_Set task_. In the listing below, locate the line containing "with BuildPart() as" and the line containing "for node in". Output both of them and every line between, exactly as written, and nothing more.

──────

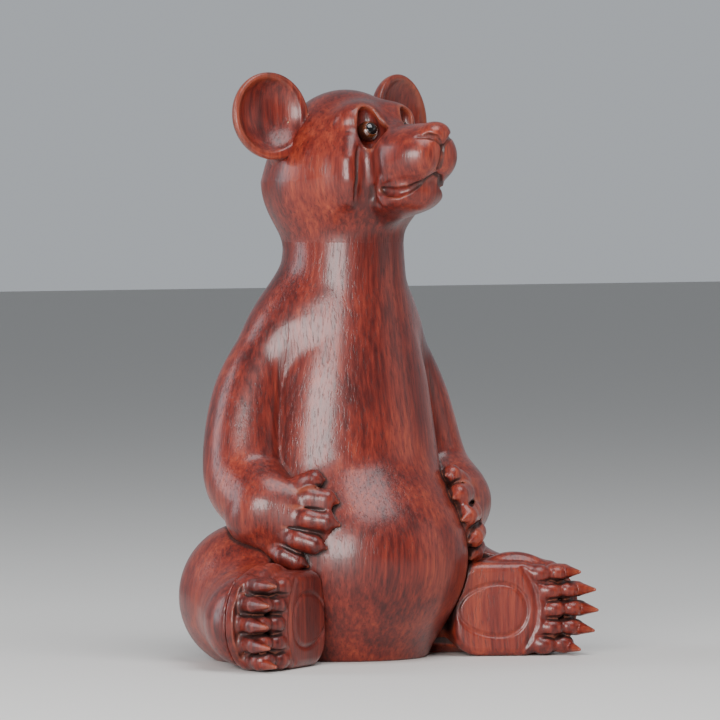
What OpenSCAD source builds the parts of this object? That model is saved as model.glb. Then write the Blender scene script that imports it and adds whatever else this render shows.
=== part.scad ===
// Carved hardwood bear, sitting with its paws on its belly, glued up from shaped blocks.
// Millimetres. +Z is up, the bear faces -Y, and its left side is +X.
// The origin is the middle of its footprint on the table.

/* [Torso] */
// Half width of the belly
belly_r = 45; // [40:0.5:52]
// Half width of the neck
neck_r = 23.5; // [20:0.5:27]
// Height of the neck joint above the table
neck_z = 162; // [140:1:190]
// Share of the belly's width that sits flat on the table
seat_share = 0.78; // [0.7:0.01:0.86]

/* [Head] */
// Radius of the skull
skull_r = 31; // [28:0.5:34]
// How far the head turns to the bear's left, in degrees
head_turn = 9; // [-20:1:20]
// How far the face looks up, in degrees
head_lift = 20; // [5:1:30]
// Radius of the muzzle's end
muzzle_r = 10.5; // [9:0.5:13]
// Reach of the muzzle from the skull's middle
muzzle_reach = 42.5; // [38:0.5:48]
// Radius of an eyeball
eye_r = 4; // [3.5:0.1:4.6]
// Distance between the middles of the eyes
eye_gap = 18; // [16:0.5:20]
// Radius of a pupil inlay
pupil_r = 2.4; // [1.8:0.1:2.8]

/* [Ears] */
// Outer radius of an ear
ear_r = 17; // [15:0.5:20]
// Thickness of an ear, from its rim to its back
ear_t = 9; // [8:0.5:11]
// Depth of the dish in an ear's front
ear_dish = 5.5; // [4:0.5:6]

/* [Arms] */
// Radius of an elbow
elbow_r = 16; // [14:0.5:18]
// Height of an elbow above the table
elbow_z = 70; // [64:1:76]
// Distance between two fingers' middles
finger_pitch = 8; // [7:0.25:8.5]
// Radius of a finger
finger_r = 4.3; // [3.8:0.1:4.8]

/* [Legs] */
// Radius of a haunch
haunch_r = 25; // [22:0.5:28]
// Length of a foot, from its heel to the tip of its longest claw
foot_l = 57; // [52:1:64]
// Height of a foot, which stands on its edge
foot_h = 37; // [34:0.5:42]
// Thickness of a foot, from its back to its sole
foot_t = 18; // [16:0.5:20]
// How far the toes point forward of straight sideways, in degrees
foot_splay = 28; // [24:1:33]

/* [Dowels] */
// Radius of the neck dowel
neck_dowel_r = 5; // [3:0.5:7]
// Radius of a shoulder, hip or ankle dowel
limb_dowel_r = 3; // [2:0.5:4]
// Radius of an ear dowel
ear_dowel_r = 1.2; // [0.8:0.1:1.4]
// Gap for glue round a dowel and in a joint
glue_gap = 0.15; // [0.1:0.05:0.3]

/* [Hidden] */
wood = [0.5, 0.2, 0.13];
dowel_wood = [0.78, 0.62, 0.42];
eye_brown = [0.35, 0.15, 0.06];
black = [0.04, 0.03, 0.03];
FINGERS = [0:4];
set_back = 8.3;                     // the neck stands this far behind the footprint's middle
skull_z = neck_z + skull_r * 1.1;   // height of the skull's middle
muzzle_drop = 15;                   // the muzzle's middle hangs this far below the skull's
ear_side = skull_r + 4.6;           // an ear's middle, sideways from the skull's middle
ear_up = skull_r * 0.55;            // above it
ear_ahead = 2.5;                    // and in front of it
ear_flat = 3.4;                     // an ear's round edge is cut away this far, to seat on the skull
ear_cant = 12;                      // an ear's dish turns outward by this angle
ear_pitch = 18;                     // and back down from the lifted face by this one

// Torso sections: [height, half width, half depth, middle's place along Y], from the seat up.
SECTIONS = [
    [0, belly_r * seat_share, belly_r * seat_share * 0.95, -2],
    [6, belly_r * 0.9, belly_r * 0.9, -4],
    [neck_z * 0.13, belly_r * 0.975, belly_r * 0.97, -5],
    [neck_z * 0.25, belly_r, belly_r * 0.97, -5],
    [neck_z * 0.38, belly_r * 0.95, belly_r * 0.88, -3],
    [neck_z * 0.52, belly_r * 0.86, belly_r * 0.76, 1],
    [neck_z * 0.66, belly_r * 0.79, belly_r * 0.7, 2.5],
    [neck_z * 0.8, belly_r * 0.4 + neck_r * 0.52, belly_r * 0.34 + neck_r * 0.52, 3],
    [neck_z * 0.92, neck_r * 1.04, neck_r * 1.04, 1],
    [neck_z, neck_r, neck_r, 0]
];
// Smooth curve through four values, at share t between the middle two.
function spline(a, b, c, d, t) = b + t * ((c - a) / 2
    + t * ((2 * a - 5 * b + 4 * c - d) / 2 + t * (3 * b - a - 3 * c + d) / 2));
function section(k) = let(n = len(SECTIONS), i = min(floor(k), n - 2), t = k - i)
    spline(SECTIONS[max(i - 1, 0)], SECTIONS[i], SECTIONS[i + 1], SECTIONS[min(i + 2, n - 1)], t);
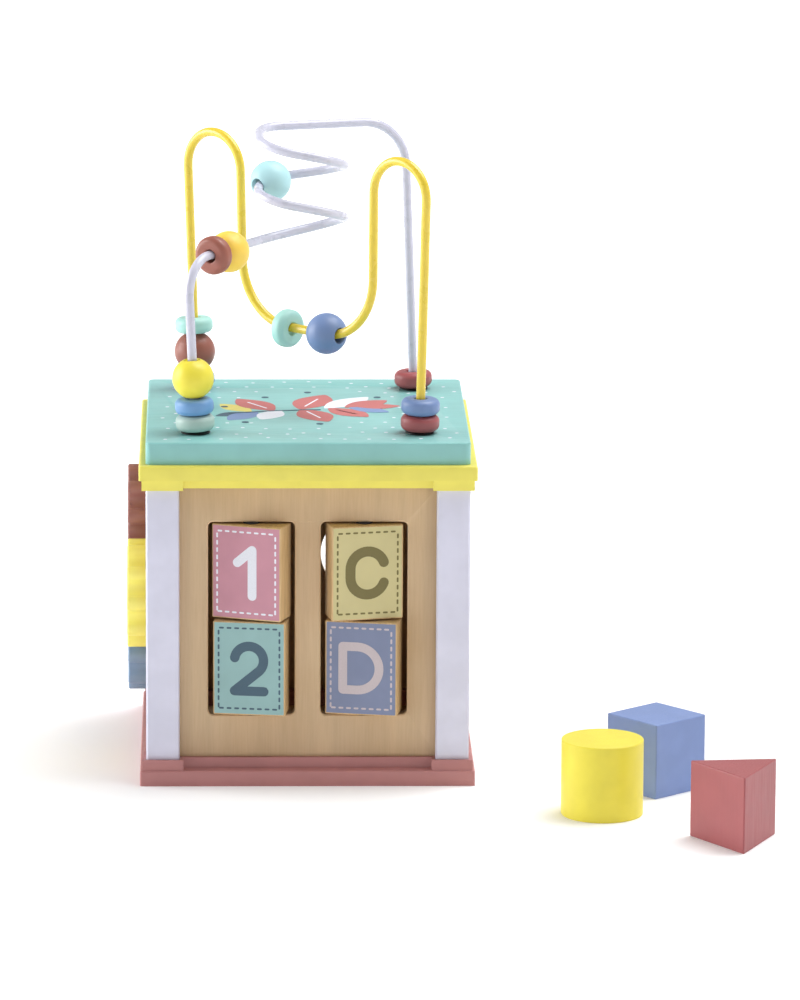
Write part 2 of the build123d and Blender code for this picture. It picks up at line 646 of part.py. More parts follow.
# disc and ball on the white wire's first level run
RUN_START = 23.0  # from the bend's corner to the disc's middle
RUN_DISC_HANG = 0.6  # how far each hangs below the wire's centre line
RUN_BALL_HANG = 1.1
run_foot = Vector(*white_points[1])
run_way = (Vector(*white_points[2]) - run_foot).normalized()
run_plane = Plane(origin=run_foot + run_way * RUN_START, z_dir=run_way)
run_next = run_plane.offset((DISC_T + BALL_L) / 2 + BEAD_GAP)
run_disc = Plane(origin=run_plane.origin - Vector(0, 0, RUN_DISC_HANG), z_dir=run_way)
run_ball = Plane(origin=run_next.origin - Vector(0, 0, RUN_BALL_HANG), z_dir=run_way)
write(disc(run_disc), "bead_run_disc_brown")
write(ball(run_ball), "bead_run_ball_yellow")

# ball in the middle of the coil's back left bend
coil_centre, coil_radius, coil_half, coil_in, coil_out = bend_of(white_points, WHITE_BENDS, COIL_CORNER)
coil_reach = (coil_in - coil_out).normalized() * (coil_radius - COIL_BALL_LIFT)
coil_plane = Plane(origin=coil_centre + coil_reach, z_dir=(coil_in + coil_out).normalized())
write(ball(coil_plane), "bead_coil_ball_teal")

# ---------------------------------------------------------------- loose shapes
with BuildPart(Location((*CYLINDER_AT, 0))) as cylinder:
    Cylinder(CYLINDER_D / 2, SHAPE_H, align=low_align)
    fillet(cylinder.edges().filter_by(GeomType.CIRCLE), SHAPE_EDGE)
write(cylinder, "shape_cylinder")

with BuildPart(Location((*SQUARE_AT, 0), (0, 0, SQUARE_TURN))) as square:
    Box(SQUARE_W, SQUARE_W, SHAPE_H, align=low_align)
    fillet(square.edges(), SHAPE_EDGE)
write(square, "shape_square")

with BuildPart() as triangle:
    with BuildSketch():
        with Locations(TRIANGLE_AT):
            RegularPolygon(TRIANGLE_SIDE / sqrt(3), 3, rotation=TRIANGLE_TURN)
    extrude(amount=SHAPE_H)
    fillet(triangle.edges(), SHAPE_EDGE)
write(triangle, "shape_triangle")
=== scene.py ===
"""Wooden activity cube with a bead maze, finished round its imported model. Metres, +Z up.

The spinning block window faces -Y, the gears -X and the sorter holes +Y.
"""

import json
import random
from math import cos, hypot, pi, radians, sin

import bmesh
import bpy
from bpy.props import FloatProperty, FloatVectorProperty, IntProperty, PointerProperty
from mathutils import Matrix, Vector


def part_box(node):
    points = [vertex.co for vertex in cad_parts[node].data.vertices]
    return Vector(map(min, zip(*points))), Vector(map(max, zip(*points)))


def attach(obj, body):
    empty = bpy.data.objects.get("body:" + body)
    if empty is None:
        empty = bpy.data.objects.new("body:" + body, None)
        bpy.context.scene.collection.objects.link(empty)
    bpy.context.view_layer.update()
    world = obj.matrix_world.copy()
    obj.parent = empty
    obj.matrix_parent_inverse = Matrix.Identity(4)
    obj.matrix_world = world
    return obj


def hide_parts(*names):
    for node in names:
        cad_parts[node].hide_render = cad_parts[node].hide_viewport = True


bl_info = {
    "name": "Wooden activity cube",
    "version": (1, 0, 0),
    "blender": (4, 5, 0),
    "location": "View3D > Sidebar > Activity cube",
    "description": "Painted wood, printed blocks, turned beads and coated wires round the packed cube",
    "category": "Object",
}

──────

_Output_.
with BuildPart() as triangle:
    with BuildSketch():
        with Locations(TRIANGLE_AT):
            RegularPolygon(TRIANGLE_SIDE / sqrt(3), 3, rotation=TRIANGLE_TURN)
    extrude(amount=SHAPE_H)
    fillet(triangle.edges(), SHAPE_EDGE)
write(triangle, "shape_triangle")
=== scene.py ===
"""Wooden activity cube with a bead maze, finished round its imported model. Metres, +Z up.

The spinning block window faces -Y, the gears -X and the sorter holes +Y.
"""

import json
import random
from math import cos, hypot, pi, radians, sin

import bmesh
import bpy
from bpy.props import FloatProperty, FloatVectorProperty, IntProperty, PointerProperty
from mathutils import Matrix, Vector


def part_box(node):
    points = [vertex.co for vertex in cad_parts[node].data.vertices]
    return Vector(map(min, zip(*points))), Vector(map(max, zip(*points)))


def attach(obj, body):
    empty = bpy.data.objects.get("body:" + body)
    if empty is None:
        empty = bpy.data.objects.new("body:" + body, None)
        bpy.context.scene.collection.objects.link(empty)
    bpy.context.view_layer.update()
    world = obj.matrix_world.copy()
    obj.parent = empty
    obj.matrix_parent_inverse = Matrix.Identity(4)
    obj.matrix_world = world
    return obj


def hide_parts(*names):
    for node in names:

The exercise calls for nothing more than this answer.